▸ **GIVEN PROBLEM**
Select from the data all lines with the word "this".

▸ **DATASET ROWS**
━━━

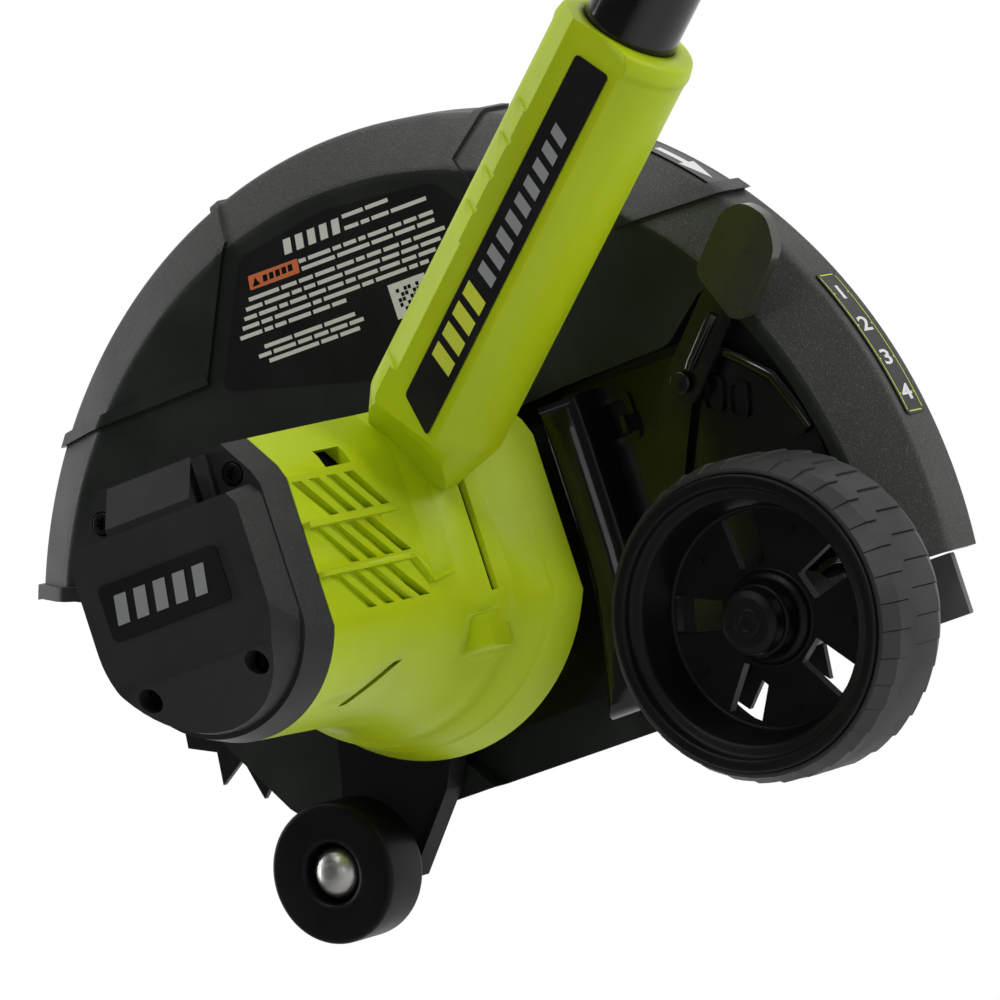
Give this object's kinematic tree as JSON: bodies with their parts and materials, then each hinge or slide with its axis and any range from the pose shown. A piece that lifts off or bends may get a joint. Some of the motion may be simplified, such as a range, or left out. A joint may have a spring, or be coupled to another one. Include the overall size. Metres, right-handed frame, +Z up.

━━━

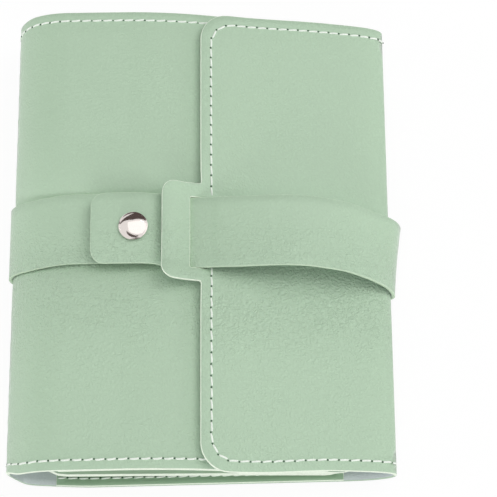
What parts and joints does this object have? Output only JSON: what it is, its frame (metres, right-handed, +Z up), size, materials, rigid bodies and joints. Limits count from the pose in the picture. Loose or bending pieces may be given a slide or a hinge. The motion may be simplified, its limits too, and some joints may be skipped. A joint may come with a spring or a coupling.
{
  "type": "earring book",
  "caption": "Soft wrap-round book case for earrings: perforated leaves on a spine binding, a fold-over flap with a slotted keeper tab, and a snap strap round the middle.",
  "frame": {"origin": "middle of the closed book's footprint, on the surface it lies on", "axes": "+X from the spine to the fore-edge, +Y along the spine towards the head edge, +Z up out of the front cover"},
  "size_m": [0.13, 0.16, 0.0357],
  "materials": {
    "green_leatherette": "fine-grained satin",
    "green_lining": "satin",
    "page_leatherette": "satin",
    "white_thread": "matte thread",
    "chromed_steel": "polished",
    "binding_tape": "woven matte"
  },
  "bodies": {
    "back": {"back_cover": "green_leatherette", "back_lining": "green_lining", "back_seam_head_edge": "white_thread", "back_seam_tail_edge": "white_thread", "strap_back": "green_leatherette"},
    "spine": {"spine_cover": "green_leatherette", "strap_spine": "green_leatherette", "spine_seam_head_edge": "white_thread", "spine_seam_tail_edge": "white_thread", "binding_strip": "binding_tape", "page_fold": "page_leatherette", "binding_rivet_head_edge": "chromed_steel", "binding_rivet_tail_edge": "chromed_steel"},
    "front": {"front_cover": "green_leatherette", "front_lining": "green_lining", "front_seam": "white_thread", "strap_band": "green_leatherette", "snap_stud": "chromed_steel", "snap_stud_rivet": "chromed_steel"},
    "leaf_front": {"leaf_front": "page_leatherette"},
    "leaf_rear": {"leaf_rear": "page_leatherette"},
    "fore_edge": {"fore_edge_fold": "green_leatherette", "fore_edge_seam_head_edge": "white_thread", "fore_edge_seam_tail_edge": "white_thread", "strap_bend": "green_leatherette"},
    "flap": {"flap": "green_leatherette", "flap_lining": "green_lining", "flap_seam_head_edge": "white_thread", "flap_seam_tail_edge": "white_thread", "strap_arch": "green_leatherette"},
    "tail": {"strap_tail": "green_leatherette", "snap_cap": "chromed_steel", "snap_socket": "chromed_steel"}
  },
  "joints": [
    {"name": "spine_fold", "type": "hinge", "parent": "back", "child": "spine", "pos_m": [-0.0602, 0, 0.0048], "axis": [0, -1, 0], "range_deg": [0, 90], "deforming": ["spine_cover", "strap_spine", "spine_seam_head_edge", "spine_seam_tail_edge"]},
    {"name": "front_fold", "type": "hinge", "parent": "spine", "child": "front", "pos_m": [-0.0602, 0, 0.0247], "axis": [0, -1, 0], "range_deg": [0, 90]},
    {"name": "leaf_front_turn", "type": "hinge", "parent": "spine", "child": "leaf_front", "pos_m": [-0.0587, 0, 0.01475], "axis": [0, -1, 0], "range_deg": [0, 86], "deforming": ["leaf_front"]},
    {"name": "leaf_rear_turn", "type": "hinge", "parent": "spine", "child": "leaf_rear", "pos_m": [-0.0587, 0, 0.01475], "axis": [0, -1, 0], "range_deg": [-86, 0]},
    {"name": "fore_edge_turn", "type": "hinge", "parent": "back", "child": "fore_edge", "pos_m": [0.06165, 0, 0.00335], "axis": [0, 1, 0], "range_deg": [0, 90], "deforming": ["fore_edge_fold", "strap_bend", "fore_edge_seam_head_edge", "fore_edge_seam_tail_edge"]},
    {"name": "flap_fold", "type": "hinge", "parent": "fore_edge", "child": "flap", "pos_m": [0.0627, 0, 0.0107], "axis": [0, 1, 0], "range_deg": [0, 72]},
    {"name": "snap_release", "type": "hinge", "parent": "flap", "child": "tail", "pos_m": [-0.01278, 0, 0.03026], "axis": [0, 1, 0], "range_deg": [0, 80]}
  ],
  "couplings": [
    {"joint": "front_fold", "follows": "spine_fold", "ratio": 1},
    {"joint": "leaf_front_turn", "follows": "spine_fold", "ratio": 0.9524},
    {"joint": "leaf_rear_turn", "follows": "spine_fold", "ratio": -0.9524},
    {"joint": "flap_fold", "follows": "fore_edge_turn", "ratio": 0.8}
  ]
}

━━━

▸ **FINISHED TASK**
Give this object's kinematic tree as JSON: bodies with their parts and materials, then each hinge or slide with its axis and any range from the pose shown. A piece that lifts off or bends may get a joint. Some of the motion may be simplified, such as a range, or left out. A joint may have a spring, or be coupled to another one. Include the overall size. Metres, right-handed frame, +Z up.
What parts and joints does this object have? Output only JSON: what it is, its frame (metres, right-handed, +Z up), size, materials, rigid bodies and joints. Limits count from the pose in the picture. Loose or bending pieces may be given a slide or a hinge. The motion may be simplified, its limits too, and some joints may be skipped. A joint may come with a spring or a coupling.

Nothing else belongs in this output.